— Task statement —
Repeat exactly each line of the data provided below.

===

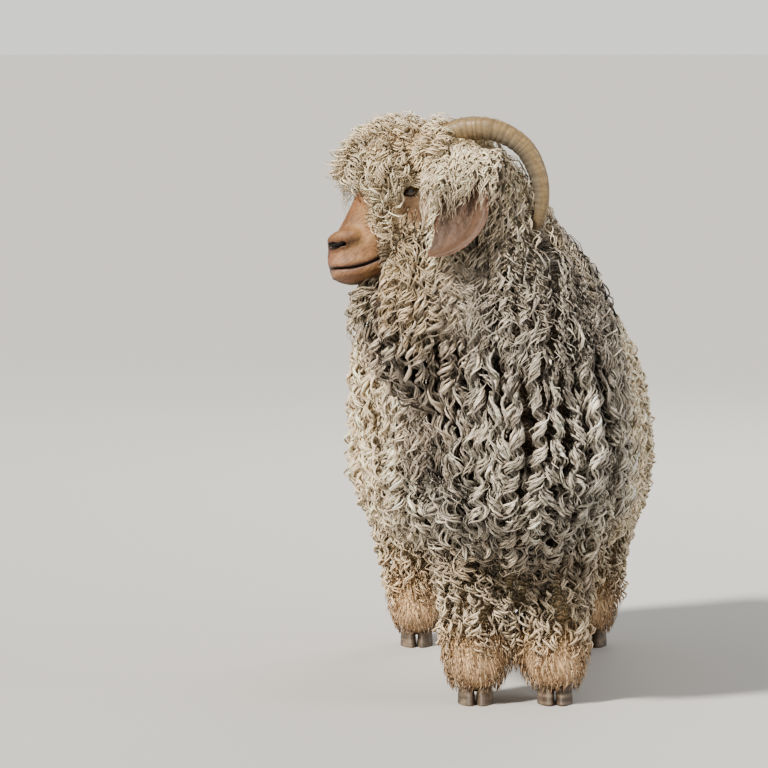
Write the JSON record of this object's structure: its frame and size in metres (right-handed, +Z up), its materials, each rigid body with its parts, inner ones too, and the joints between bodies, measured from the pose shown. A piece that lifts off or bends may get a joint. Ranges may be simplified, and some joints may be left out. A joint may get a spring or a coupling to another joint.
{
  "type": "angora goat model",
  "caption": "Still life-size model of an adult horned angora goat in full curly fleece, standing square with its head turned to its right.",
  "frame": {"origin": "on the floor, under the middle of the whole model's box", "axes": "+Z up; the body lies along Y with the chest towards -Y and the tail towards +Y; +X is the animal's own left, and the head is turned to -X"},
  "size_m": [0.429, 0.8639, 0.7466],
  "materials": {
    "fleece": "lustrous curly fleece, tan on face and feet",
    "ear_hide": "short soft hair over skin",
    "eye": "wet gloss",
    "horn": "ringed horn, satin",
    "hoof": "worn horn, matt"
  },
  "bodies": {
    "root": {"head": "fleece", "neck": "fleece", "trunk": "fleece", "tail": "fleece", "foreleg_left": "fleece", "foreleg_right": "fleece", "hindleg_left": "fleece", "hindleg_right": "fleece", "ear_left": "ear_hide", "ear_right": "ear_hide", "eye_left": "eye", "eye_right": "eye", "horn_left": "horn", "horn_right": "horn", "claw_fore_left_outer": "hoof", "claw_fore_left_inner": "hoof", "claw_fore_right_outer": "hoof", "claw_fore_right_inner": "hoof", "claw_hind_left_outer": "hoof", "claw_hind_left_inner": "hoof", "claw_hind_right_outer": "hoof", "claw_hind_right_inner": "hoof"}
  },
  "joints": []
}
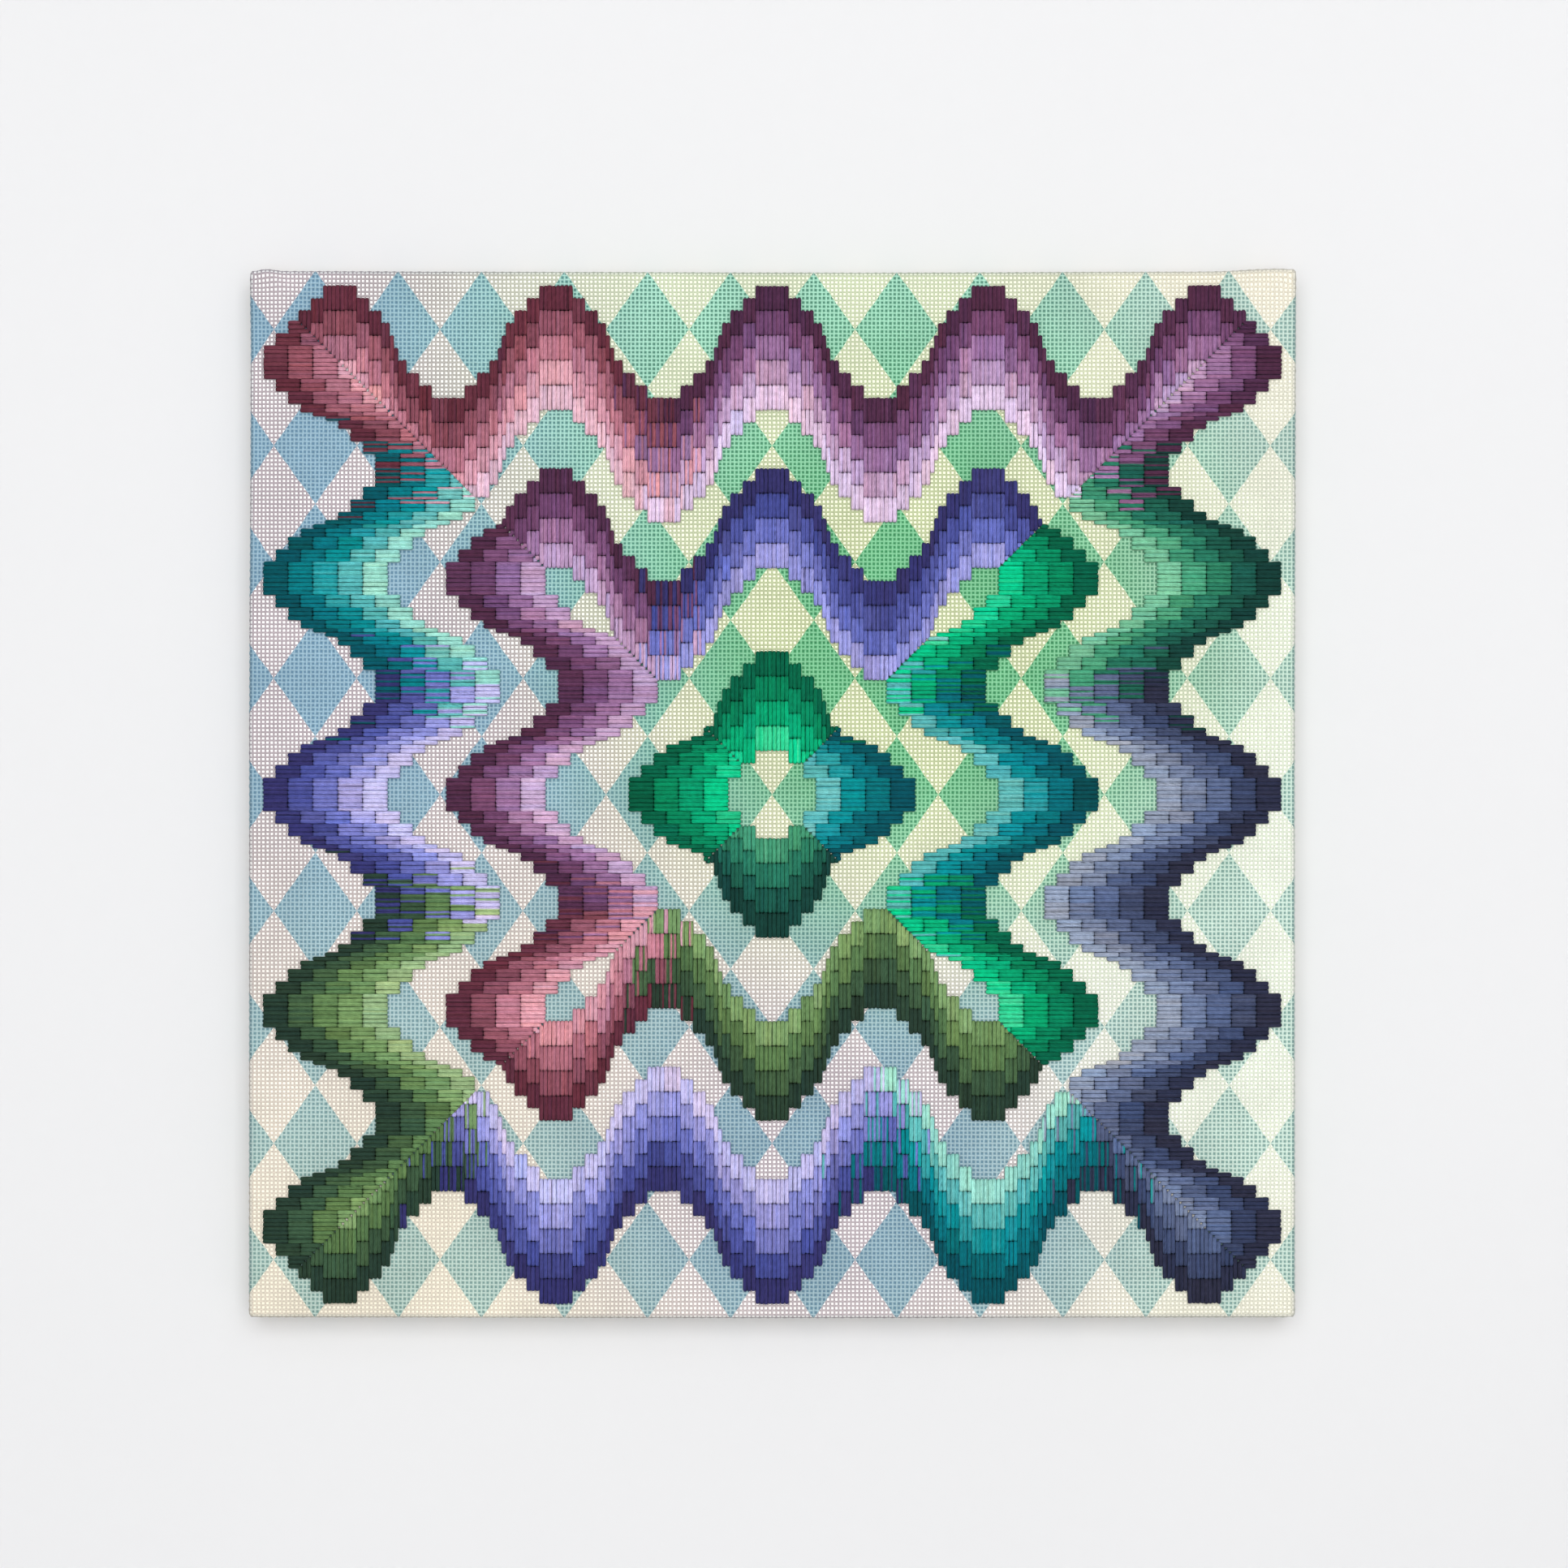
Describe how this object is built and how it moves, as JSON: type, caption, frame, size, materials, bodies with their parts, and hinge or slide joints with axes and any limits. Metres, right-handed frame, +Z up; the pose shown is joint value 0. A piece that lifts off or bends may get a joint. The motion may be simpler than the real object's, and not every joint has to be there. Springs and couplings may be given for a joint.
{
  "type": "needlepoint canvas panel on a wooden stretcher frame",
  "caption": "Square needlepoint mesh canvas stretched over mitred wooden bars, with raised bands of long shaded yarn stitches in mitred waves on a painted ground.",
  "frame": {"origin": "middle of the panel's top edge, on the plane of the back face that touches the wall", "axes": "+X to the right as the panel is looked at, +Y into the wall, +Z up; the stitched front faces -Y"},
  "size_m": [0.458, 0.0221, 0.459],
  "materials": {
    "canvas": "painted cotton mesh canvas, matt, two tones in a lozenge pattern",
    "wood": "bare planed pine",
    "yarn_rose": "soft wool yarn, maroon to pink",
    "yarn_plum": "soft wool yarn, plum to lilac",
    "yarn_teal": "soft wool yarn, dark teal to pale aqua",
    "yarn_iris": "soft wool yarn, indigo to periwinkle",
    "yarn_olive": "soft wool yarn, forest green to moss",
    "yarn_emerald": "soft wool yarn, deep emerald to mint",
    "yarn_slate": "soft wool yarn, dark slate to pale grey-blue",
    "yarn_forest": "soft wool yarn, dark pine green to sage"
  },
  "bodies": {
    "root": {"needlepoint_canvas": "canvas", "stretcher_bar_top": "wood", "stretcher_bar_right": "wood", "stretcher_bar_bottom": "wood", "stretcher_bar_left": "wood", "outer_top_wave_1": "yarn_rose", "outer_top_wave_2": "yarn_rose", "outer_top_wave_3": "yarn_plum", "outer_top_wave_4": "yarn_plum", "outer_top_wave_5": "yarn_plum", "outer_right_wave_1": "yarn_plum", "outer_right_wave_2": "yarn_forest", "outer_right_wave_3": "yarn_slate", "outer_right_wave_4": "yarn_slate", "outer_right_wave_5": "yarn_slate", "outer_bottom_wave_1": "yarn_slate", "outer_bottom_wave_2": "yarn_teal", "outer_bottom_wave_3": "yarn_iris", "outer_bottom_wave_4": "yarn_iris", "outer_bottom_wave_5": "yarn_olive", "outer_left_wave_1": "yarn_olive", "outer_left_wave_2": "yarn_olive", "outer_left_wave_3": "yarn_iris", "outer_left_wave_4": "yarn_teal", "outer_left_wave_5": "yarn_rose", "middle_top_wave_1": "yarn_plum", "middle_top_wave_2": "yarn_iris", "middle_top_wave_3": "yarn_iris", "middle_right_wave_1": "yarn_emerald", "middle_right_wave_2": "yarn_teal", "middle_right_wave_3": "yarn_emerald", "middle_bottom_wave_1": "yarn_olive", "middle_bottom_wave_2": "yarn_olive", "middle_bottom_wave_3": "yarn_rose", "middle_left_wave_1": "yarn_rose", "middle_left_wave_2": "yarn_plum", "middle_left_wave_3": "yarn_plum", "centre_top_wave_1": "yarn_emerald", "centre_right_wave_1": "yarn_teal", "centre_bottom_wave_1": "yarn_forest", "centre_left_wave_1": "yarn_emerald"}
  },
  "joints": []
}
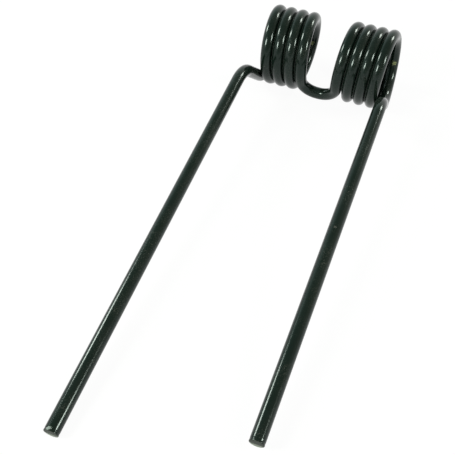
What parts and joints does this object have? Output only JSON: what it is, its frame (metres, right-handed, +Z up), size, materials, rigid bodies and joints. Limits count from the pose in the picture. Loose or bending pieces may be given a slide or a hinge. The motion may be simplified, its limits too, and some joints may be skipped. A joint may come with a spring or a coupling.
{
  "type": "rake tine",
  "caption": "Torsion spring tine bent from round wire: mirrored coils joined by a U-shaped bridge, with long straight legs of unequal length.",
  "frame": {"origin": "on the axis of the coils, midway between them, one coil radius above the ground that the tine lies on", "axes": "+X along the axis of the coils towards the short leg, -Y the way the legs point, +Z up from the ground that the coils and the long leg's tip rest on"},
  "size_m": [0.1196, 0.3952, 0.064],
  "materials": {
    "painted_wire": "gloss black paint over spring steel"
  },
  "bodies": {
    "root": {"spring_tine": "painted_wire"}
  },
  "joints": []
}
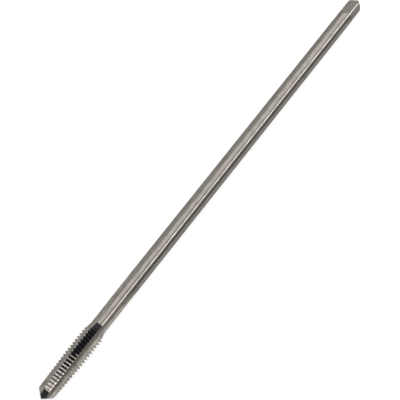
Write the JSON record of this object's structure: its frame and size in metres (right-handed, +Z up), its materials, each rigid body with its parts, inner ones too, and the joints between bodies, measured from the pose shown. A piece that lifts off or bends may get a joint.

===

— Exercise output —
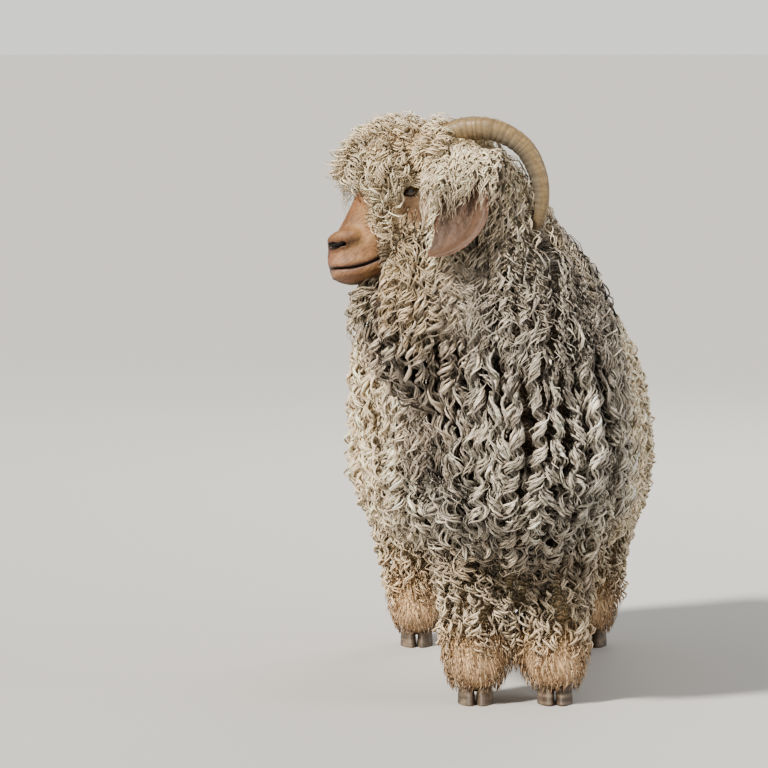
Write the JSON record of this object's structure: its frame and size in metres (right-handed, +Z up), its materials, each rigid body with its parts, inner ones too, and the joints between bodies, measured from the pose shown. A piece that lifts off or bends may get a joint. Ranges may be simplified, and some joints may be left out. A joint may get a spring or a coupling to another joint.
{
  "type": "angora goat model",
  "caption": "Still life-size model of an adult horned angora goat in full curly fleece, standing square with its head turned to its right.",
  "frame": {"origin": "on the floor, under the middle of the whole model's box", "axes": "+Z up; the body lies along Y with the chest towards -Y and the tail towards +Y; +X is the animal's own left, and the head is turned to -X"},
  "size_m": [0.429, 0.8639, 0.7466],
  "materials": {
    "fleece": "lustrous curly fleece, tan on face and feet",
    "ear_hide": "short soft hair over skin",
    "eye": "wet gloss",
    "horn": "ringed horn, satin",
    "hoof": "worn horn, matt"
  },
  "bodies": {
    "root": {"head": "fleece", "neck": "fleece", "trunk": "fleece", "tail": "fleece", "foreleg_left": "fleece", "foreleg_right": "fleece", "hindleg_left": "fleece", "hindleg_right": "fleece", "ear_left": "ear_hide", "ear_right": "ear_hide", "eye_left": "eye", "eye_right": "eye", "horn_left": "horn", "horn_right": "horn", "claw_fore_left_outer": "hoof", "claw_fore_left_inner": "hoof", "claw_fore_right_outer": "hoof", "claw_fore_right_inner": "hoof", "claw_hind_left_outer": "hoof", "claw_hind_left_inner": "hoof", "claw_hind_right_outer": "hoof", "claw_hind_right_inner": "hoof"}
  },
  "joints": []
}
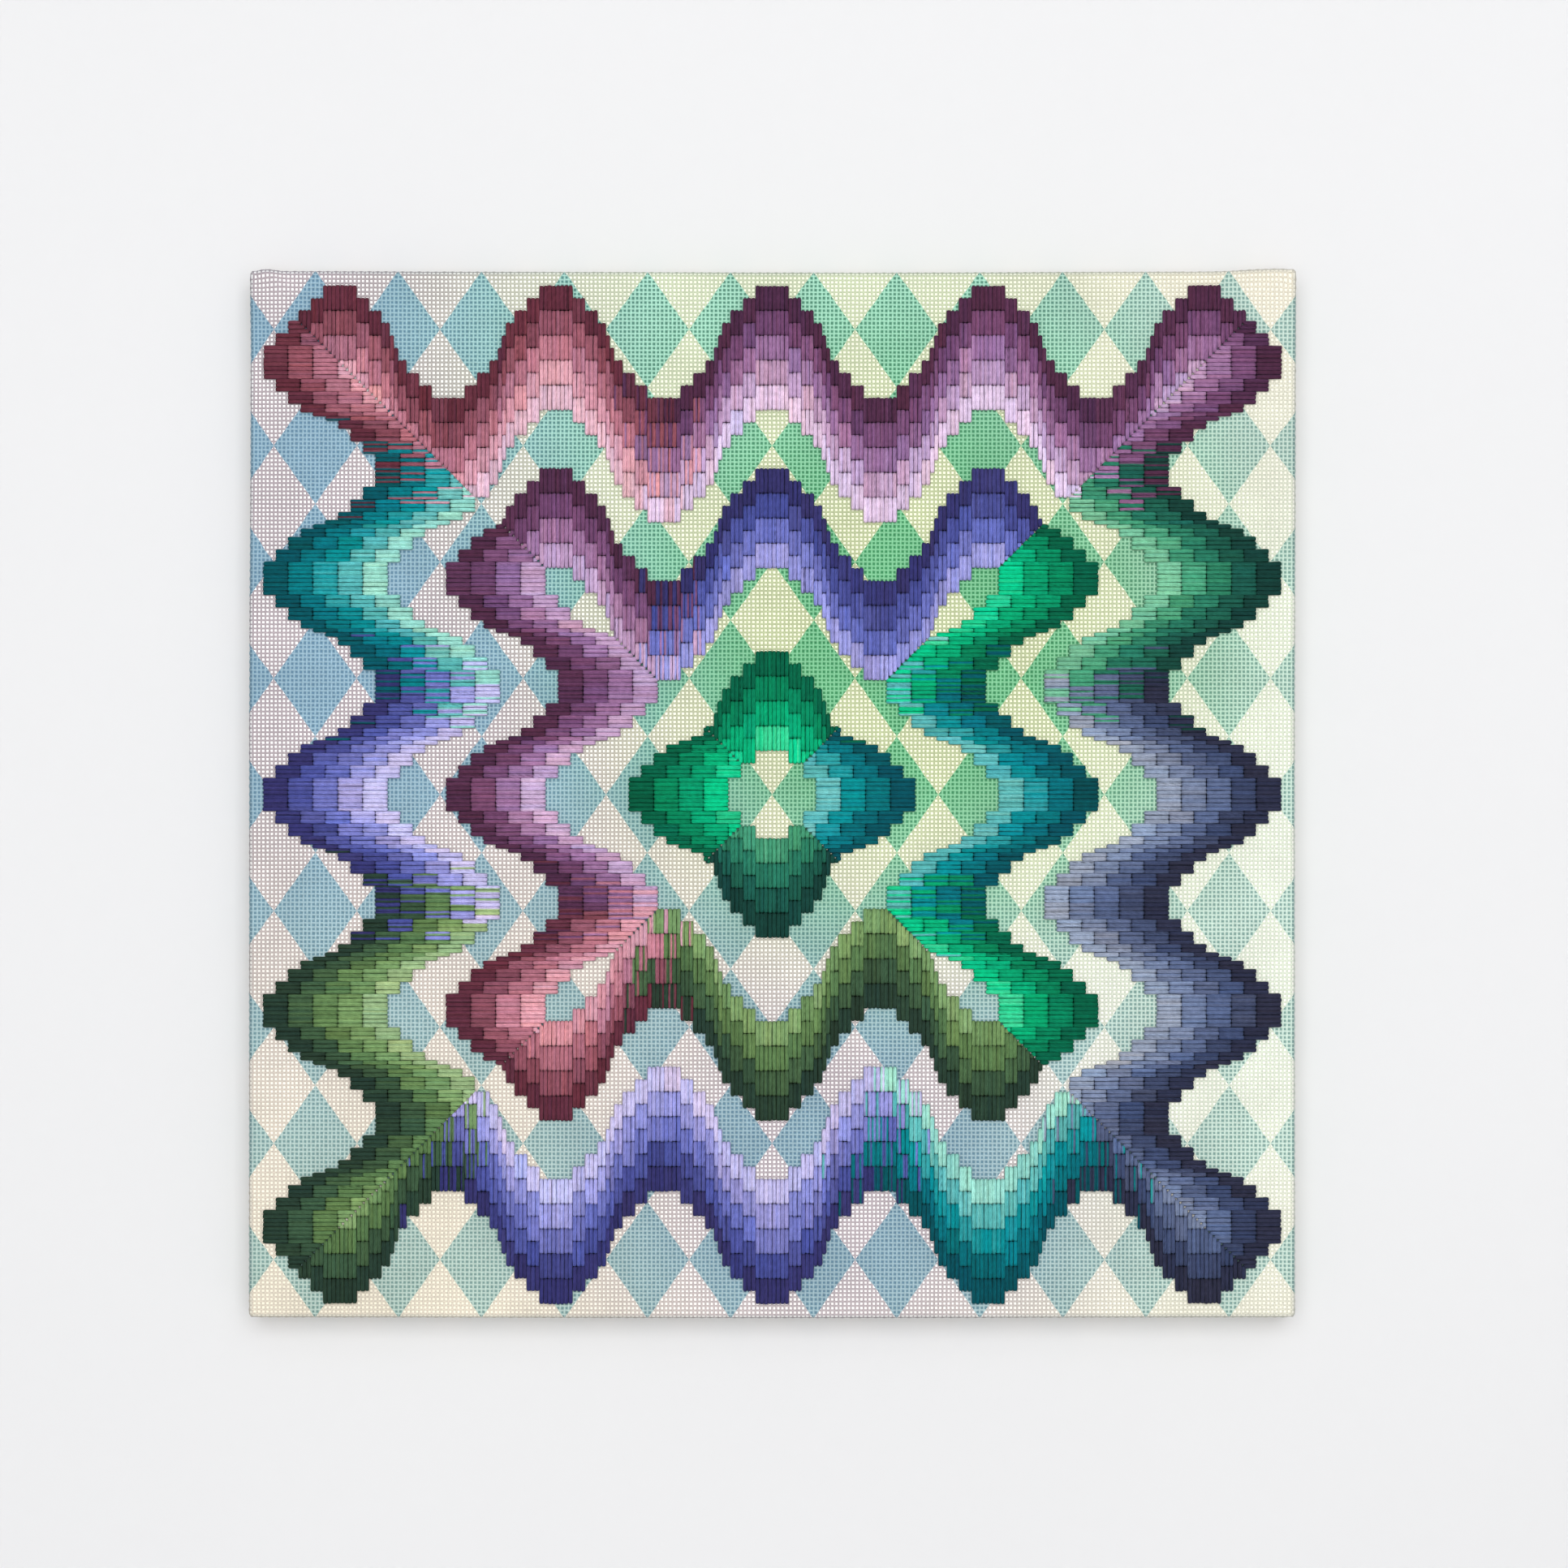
Describe how this object is built and how it moves, as JSON: type, caption, frame, size, materials, bodies with their parts, and hinge or slide joints with axes and any limits. Metres, right-handed frame, +Z up; the pose shown is joint value 0. A piece that lifts off or bends may get a joint. The motion may be simpler than the real object's, and not every joint has to be there. Springs and couplings may be given for a joint.
{
  "type": "needlepoint canvas panel on a wooden stretcher frame",
  "caption": "Square needlepoint mesh canvas stretched over mitred wooden bars, with raised bands of long shaded yarn stitches in mitred waves on a painted ground.",
  "frame": {"origin": "middle of the panel's top edge, on the plane of the back face that touches the wall", "axes": "+X to the right as the panel is looked at, +Y into the wall, +Z up; the stitched front faces -Y"},
  "size_m": [0.458, 0.0221, 0.459],
  "materials": {
    "canvas": "painted cotton mesh canvas, matt, two tones in a lozenge pattern",
    "wood": "bare planed pine",
    "yarn_rose": "soft wool yarn, maroon to pink",
    "yarn_plum": "soft wool yarn, plum to lilac",
    "yarn_teal": "soft wool yarn, dark teal to pale aqua",
    "yarn_iris": "soft wool yarn, indigo to periwinkle",
    "yarn_olive": "soft wool yarn, forest green to moss",
    "yarn_emerald": "soft wool yarn, deep emerald to mint",
    "yarn_slate": "soft wool yarn, dark slate to pale grey-blue",
    "yarn_forest": "soft wool yarn, dark pine green to sage"
  },
  "bodies": {
    "root": {"needlepoint_canvas": "canvas", "stretcher_bar_top": "wood", "stretcher_bar_right": "wood", "stretcher_bar_bottom": "wood", "stretcher_bar_left": "wood", "outer_top_wave_1": "yarn_rose", "outer_top_wave_2": "yarn_rose", "outer_top_wave_3": "yarn_plum", "outer_top_wave_4": "yarn_plum", "outer_top_wave_5": "yarn_plum", "outer_right_wave_1": "yarn_plum", "outer_right_wave_2": "yarn_forest", "outer_right_wave_3": "yarn_slate", "outer_right_wave_4": "yarn_slate", "outer_right_wave_5": "yarn_slate", "outer_bottom_wave_1": "yarn_slate", "outer_bottom_wave_2": "yarn_teal", "outer_bottom_wave_3": "yarn_iris", "outer_bottom_wave_4": "yarn_iris", "outer_bottom_wave_5": "yarn_olive", "outer_left_wave_1": "yarn_olive", "outer_left_wave_2": "yarn_olive", "outer_left_wave_3": "yarn_iris", "outer_left_wave_4": "yarn_teal", "outer_left_wave_5": "yarn_rose", "middle_top_wave_1": "yarn_plum", "middle_top_wave_2": "yarn_iris", "middle_top_wave_3": "yarn_iris", "middle_right_wave_1": "yarn_emerald", "middle_right_wave_2": "yarn_teal", "middle_right_wave_3": "yarn_emerald", "middle_bottom_wave_1": "yarn_olive", "middle_bottom_wave_2": "yarn_olive", "middle_bottom_wave_3": "yarn_rose", "middle_left_wave_1": "yarn_rose", "middle_left_wave_2": "yarn_plum", "middle_left_wave_3": "yarn_plum", "centre_top_wave_1": "yarn_emerald", "centre_right_wave_1": "yarn_teal", "centre_bottom_wave_1": "yarn_forest", "centre_left_wave_1": "yarn_emerald"}
  },
  "joints": []
}
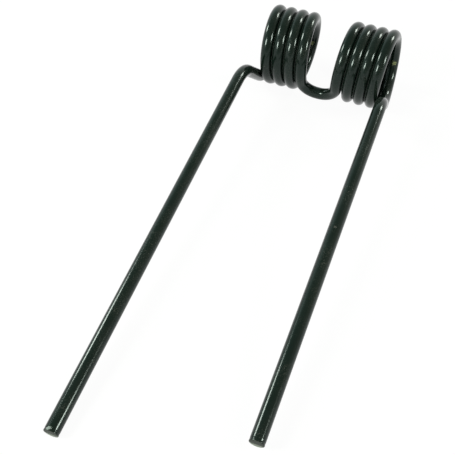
What parts and joints does this object have? Output only JSON: what it is, its frame (metres, right-handed, +Z up), size, materials, rigid bodies and joints. Limits count from the pose in the picture. Loose or bending pieces may be given a slide or a hinge. The motion may be simplified, its limits too, and some joints may be skipped. A joint may come with a spring or a coupling.
{
  "type": "rake tine",
  "caption": "Torsion spring tine bent from round wire: mirrored coils joined by a U-shaped bridge, with long straight legs of unequal length.",
  "frame": {"origin": "on the axis of the coils, midway between them, one coil radius above the ground that the tine lies on", "axes": "+X along the axis of the coils towards the short leg, -Y the way the legs point, +Z up from the ground that the coils and the long leg's tip rest on"},
  "size_m": [0.1196, 0.3952, 0.064],
  "materials": {
    "painted_wire": "gloss black paint over spring steel"
  },
  "bodies": {
    "root": {"spring_tine": "painted_wire"}
  },
  "joints": []
}
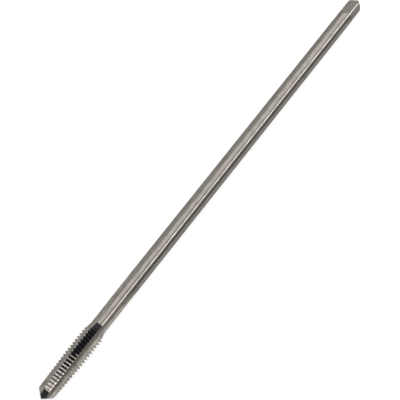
Write the JSON record of this object's structure: its frame and size in metres (right-handed, +Z up), its materials, each rigid body with its parts, inner ones too, and the joints between bodies, measured from the pose shown. A piece that lifts off or bends may get a joint.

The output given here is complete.